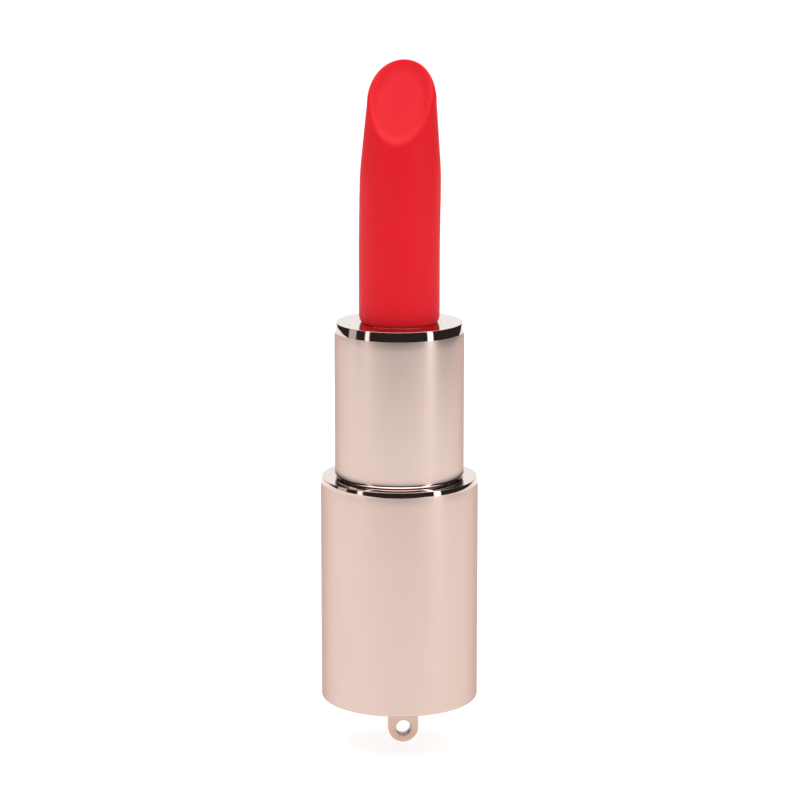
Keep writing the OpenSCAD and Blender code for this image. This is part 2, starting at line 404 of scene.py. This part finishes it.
def bullet_side():
    """The outline from the stub's floor up to the point of the dome, before the face is cut."""
    side = [Vector(p) for p in (
        (0, bullet_low.z), (STUB_R, bullet_low.z), (STUB_R, top - HOLE_BEVEL))]
    for k in range(9):
        a = k * pi / 16
        side.append(Vector((bullet_r - FOOT_IN * (1 - sin(a)), top + FOOT_TALL * (1 - cos(a)))))
    body_low, body_high = top + FOOT_TALL, tip - SHOULDER
    straight = body_high - body_low - SHOULDER_SOFT
    side += [Vector((bullet_r, body_low + straight * k / 20)) for k in range(1, 20)]
    for k in range(ROWS):
        above = -SHOULDER_SOFT + (SHOULDER - NECK + SHOULDER_SOFT) * k / ROWS
        taper = (above + hypot(above, SHOULDER_SOFT / 2)) / 2 / (SHOULDER - NECK)
        side.append(Vector((bullet_r + (neck_r - bullet_r) * taper, body_high + above)))
    for k in range(ROWS + 1):
        a = k * pi / 2 / ROWS
        side.append(Vector((neck_r * cos(a), tip - NECK + (NECK + CREST) * sin(a))))
    return side


SLANT = radians(33)
FACE_OUT = Vector((0, -cos(SLANT), sin(SLANT)))
FACE_UP = Vector((0, sin(SLANT), cos(SLANT)))
FACE_MIDDLE = Vector((0, -1.8, tip - 6.05))
FACE_SOFT = 0.32
FACE_TURN = radians(-8)
DISH_WIDE, DISH_TALL, DISH_DEEP = 4.25, 6.9, 0.36
DISH_WALL, BOWL_DEEP = 0.24, 0.12
RIM_TALL, RIM_AT, RIM_WIDE = 0.18, 1.11, 0.12


def press_face(p):
    """Where a point of the dome goes when the slanted face and its dish are pressed in."""
    out = (p - FACE_MIDDLE).dot(FACE_OUT)
    if out < -8 * FACE_SOFT:
        return p
    kept = -FACE_SOFT * log(1 + exp(-out / FACE_SOFT))
    pressed = 1 / (1 + exp(-out / FACE_SOFT))
    flat = p + FACE_OUT * (kept - out)
    along = (flat - FACE_MIDDLE).dot(FACE_UP) / DISH_TALL
    spread = hypot(flat.x / DISH_WIDE, along)
    wall = min(max((1 - spread) / DISH_WALL, 0), 1)
    deeper_low = min(max(0.68 - 0.34 * along, 0.3), 1)
    sunk = DISH_DEEP * deeper_low * wall * wall * (3 - 2 * wall)
    sunk += BOWL_DEEP * max(1 - spread * spread, 0)
    rim = RIM_TALL * exp(-((spread - RIM_AT) / RIM_WIDE) ** 2)
    return flat + FACE_OUT * pressed * (rim - sunk)


stick = spun(bullet_side(), 220)
for vert in stick.verts:
    vert.co = press_face(vert.co / MM) * MM
bmesh.ops.rotate(stick, verts=stick.verts, cent=(0, 0, 0),
                 matrix=Matrix.Rotation(FACE_TURN, 3, "Z"))
for vert in stick.verts:
    vert.co.x += BEND_OUT * MM * max(0, 1 - (tip - vert.co.z / MM) / BEND_TALL) ** 1.2

red = Finish("matt red", Specular_IOR_Level=0.2, Subsurface_Weight=0.5,
             Subsurface_Scale=0.8 * MM, Subsurface_Radius=(1.0, 0.2, 0.15))
bloom = red.grain(6 * MM, 3)
skin = red.grain(0.25 * MM, 3)
reds = (0.93, 0.012, 0.025), (0.90, 0.011, 0.022)
red.feed("Base Color", red.mixed(bloom.ramp(0.3, 0.7), *reds))
red.feed("Roughness", 0.50 + bloom * 0.06)
red.relief(skin, 0.004 * MM, 0.25)
finished("bullet_stick", stick, "carrier", [red], ["bullet"])

# --- Hanging loop -------------------------------------------------------------------------
# A small flat tab, stamped from strip and plated, with a bore for a ring or cord, the bore's
# wall painted a darker grey as shade inside the hole. Its stem goes up through the shell's
# floor, and its head is peened over a washer.
LOOP_X, LOOP_TURN = 0.55, radians(6)
LOOP_HALF, LOOP_THICK = 2.3, 1.6
BORE_R = 1.13
BORE_DROP = base_z - LOOP_HALF
STEM_R, STEM_TOP = 1.3, base_z + 1.4
HEAD_LOW, HEAD_TOP, HEAD_R, HEAD_CROWN_R = base_z + 1.1, base_z + 1.7, 1.9, 1.52
AROUND = 96
tab = bmesh.new()
rings = []
for kind in ("outside", "bore"):
    ring = []
    for k in range(AROUND):
        a = 2 * pi * (k + 0.5) / AROUND
        reach = BORE_R
        if kind == "outside":
            reach = LOOP_HALF
            if sin(a) > 0:
                reach = min(LOOP_HALF / abs(cos(a)), BORE_DROP / sin(a))
        ring.append(tab.verts.new((cos(a) * reach * MM, -LOOP_THICK / 2 * MM,
                                   (LOOP_HALF + sin(a) * reach) * MM)))
    rings += [tab.edges.new((ring[i - 1], ring[i])) for i in range(AROUND)]
bmesh.ops.bridge_loops(tab, edges=rings)
grown = bmesh.ops.extrude_face_region(tab, geom=tab.faces[:])["geom"]
bmesh.ops.translate(tab, verts=[g for g in grown if isinstance(g, bmesh.types.BMVert)],
                    vec=(0, LOOP_THICK * MM, 0))
bmesh.ops.recalc_face_normals(tab, faces=tab.faces)
# Faces of the bore take the second finish, a grey painted as the shade inside the hole.
for face in tab.faces:
    middle = face.calc_center_median()
    if hypot(middle.x, middle.z - LOOP_HALF * MM) < (BORE_R + 0.02) * MM:
        face.material_index = 1
corners = [e for e in tab.edges if len(e.link_faces) == 2 and e.calc_face_angle() > radians(60)
           and max(v.co.z for v in e.verts) < (base_z - 0.05) * MM]
bmesh.ops.bevel(tab, geom=corners, offset=0.22 * MM, segments=5, profile=0.5, affect="EDGES",
                material=-1)
for wide, narrow, low, high in ((STEM_R, STEM_R, base_z, STEM_TOP),
                                (HEAD_R, HEAD_CROWN_R, HEAD_LOW, HEAD_TOP)):
    stem = bmesh.ops.create_cone(tab, cap_ends=True, segments=48, radius1=wide * MM,
                                 radius2=narrow * MM, depth=(high - low) * MM)
    bmesh.ops.translate(tab, verts=stem["verts"], vec=(0, 0, (low + high) / 2 * MM))
bmesh.ops.rotate(tab, verts=tab.verts, cent=(0, 0, 0),
                 matrix=Matrix.Rotation(LOOP_TURN, 3, "Z"))
bmesh.ops.translate(tab, verts=tab.verts, vec=(LOOP_X * MM, 0, 0))

peach = Finish("peach plate", Metallic=0.75)
wear = peach.grain(0.8 * MM, 4)
peaches = (0.74, 0.51, 0.41), (0.76, 0.55, 0.46)
peach.feed("Base Color", peach.mixed(wear.ramp(0.35, 0.7), *peaches))
peach.feed("Roughness", 0.34 + wear * 0.12)
peach.relief(wear, 0.01 * MM, 0.3)
# The bore's wall: metal painted a darker grey as the shade inside the hole, streaked along the
# bore.
bore_shade = Finish("painted shade, loop bore", Metallic=1.0)
bore_shade_streaks = bore_shade.grain(0.2 * MM, 3, (1, 0.1, 1))
bore_shade.feed("Base Color", bore_shade.mixed(bore_shade_streaks, (0.42, 0.42, 0.41), (0.30, 0.30, 0.29)))
bore_shade.feed("Roughness", 0.35 + bore_shade_streaks * 0.1)
finished("loop_tab", tab, "base", [peach, bore_shade], ["hanging_loop"])

# --- Moulded parts of the mechanism -------------------------------------------------------
# The liner, the slotted guide, the grooved cam and the lifting cup are injection mouldings
# in unfilled acetal: off-white, faintly waxy, with slight flow marks. They snap or press home.
acetal = Finish("acetal", Specular_IOR_Level=0.45)
flow = acetal.grain(4 * MM, 4, (1, 1, 0.3))
whites = (0.86, 0.85, 0.82), (0.80, 0.79, 0.75)
acetal.feed("Base Color", acetal.mixed(flow.ramp(0.3, 0.7), *whites))
acetal.feed("Roughness", 0.38 + flow * 0.12)
acetal.relief(acetal.grain(0.3 * MM), 0.003 * MM, 0.2)


def dressed(finish, *nodes):
    """Gives CAD nodes that keep their own meshes a finish."""
    for name in nodes:
        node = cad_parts[name]
        node.data.materials.clear()
        node.data.materials.append(finish.material)


dressed(acetal, "base_liner", "guide_tube", "spiral_cam", "lift_cup")

# --- Steel parts of the mechanism ---------------------------------------------------------
# The weight is a slug turned from free-cutting bar; the washers are stamped and the
# retaining ring is sprung wire strip, all with fine tool marks and a thin film of oil.
turned_steel = Finish("turned steel", Metallic=1.0)
film = turned_steel.grain(2 * MM, 3)
greys = (0.56, 0.565, 0.57), (0.48, 0.485, 0.49)
turned_steel.feed("Base Color", turned_steel.mixed(film, *greys))
turned_steel.feed("Roughness", 0.26 + film * 0.12)
turned_steel.relief(turned_steel.turning(0.15 * MM), 0.002 * MM, 0.4)
dressed(turned_steel, "base_weight", "loop_washer", "thrust_washer", "retaining_ring")

# --- Friction ring ------------------------------------------------------------------------
# A moulded nitrile ring in the collar's groove, greased, that gives the sleeve its smooth
# drag. Its skin has a faint grey bloom.
nitrile = Finish("nitrile rubber", Specular_IOR_Level=0.4)
bloomed = nitrile.grain(1 * MM, 3)
nitrile.feed("Base Color", nitrile.mixed(bloomed, (0.022, 0.022, 0.023), (0.04, 0.04, 0.04)))
nitrile.feed("Roughness", 0.45 + bloomed * 0.2)
nitrile.relief(bloomed, 0.01 * MM, 0.3)
dressed(nitrile, "friction_ring")

# --- Table and light ----------------------------------------------------------------------
# A plain white table that glows a little, as a lit sheet of acrylic does. Round it stand a
# white back card, two tall strip lights, a low grey card at the left and a lamp overhead. The
# rest of the room is dim, and the polished edges mirror it past the table's front edge.
TABLE_FRONT = 440 * MM
TABLE_LEFT, TABLE_RIGHT, TABLE_BACK = 700 * MM, 380 * MM, 600 * MM
top_of_table = size_cad[0].z - 0.1 * MM
table = bmesh.new()
table.faces.new([table.verts.new((x, y, top_of_table)) for x, y in (
    (-TABLE_LEFT, -TABLE_FRONT), (TABLE_RIGHT, -TABLE_FRONT),
    (TABLE_RIGHT, TABLE_BACK), (-TABLE_LEFT, TABLE_BACK))])
table_mesh = bpy.data.meshes.new("table")
table.to_mesh(table_mesh)
table.free()
table_top = bpy.data.objects.new("table", table_mesh)
bpy.context.scene.collection.objects.link(table_top)
acrylic = Finish("lit acrylic", Base_Color=(0.35, 0.35, 0.35, 1), Roughness=0.9,
                 Emission_Color=(1, 1, 1, 1), Emission_Strength=0.8)
table_mesh.materials.append(acrylic.material)

room = bpy.data.worlds.new("studio")
room.use_nodes = True
bpy.context.scene.world = room
studio = Nodes(room.node_tree)
way = studio.node("ShaderNodeTexCoord", out="Generated")
east, north, up = studio.axes(way)
level = (east * east + north * north) ** 0.5
round_to = studio.node("ShaderNodeMath", {"operation": "ARCTAN2"}, {0: east, 1: 0 - north})
DIM, BACK_CARD, LAMP, LAMP_FRONT, SEEN_WHITE = 0.03, 0.98, 1.8, 1.5, 1.1
SOFT = 1.5
light = DIM + BACK_CARD * (north / level).ramp(0.88, 0.93)
# Bearing from the front and half width in degrees, glow, and how high it reaches.
for bearing, half, glow, crest in ((57, 5, 3.2, 0.75), (-59, 4, 1.7, 0.75), (-92, 9, 0.7, 0.3)):
    near = 1 - abs(round_to - radians(bearing)).ramp(radians(half - SOFT), radians(half + SOFT))
    light = light + glow * near * (1 - up.ramp(crest, crest + 0.05))
lamp = LAMP + LAMP_FRONT * (0 - north).ramp(-0.2, 0.4)
light = light + lamp * up.ramp(0.72, 0.80)
seen = studio.node("ShaderNodeLightPath", out="Is Camera Ray")
backdrop = room.node_tree.nodes["Background"]
studio.plug(backdrop.inputs["Color"], (1, 1, 1, 1))
studio.plug(backdrop.inputs["Strength"], light * (1 - seen) + SEEN_WHITE * seen)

━━━━━━

:: PROMPT ::
Go through the listing above line by line and say how many lines hold the word "name". Reply with that number only.

:: TASK RESPONSE ::
2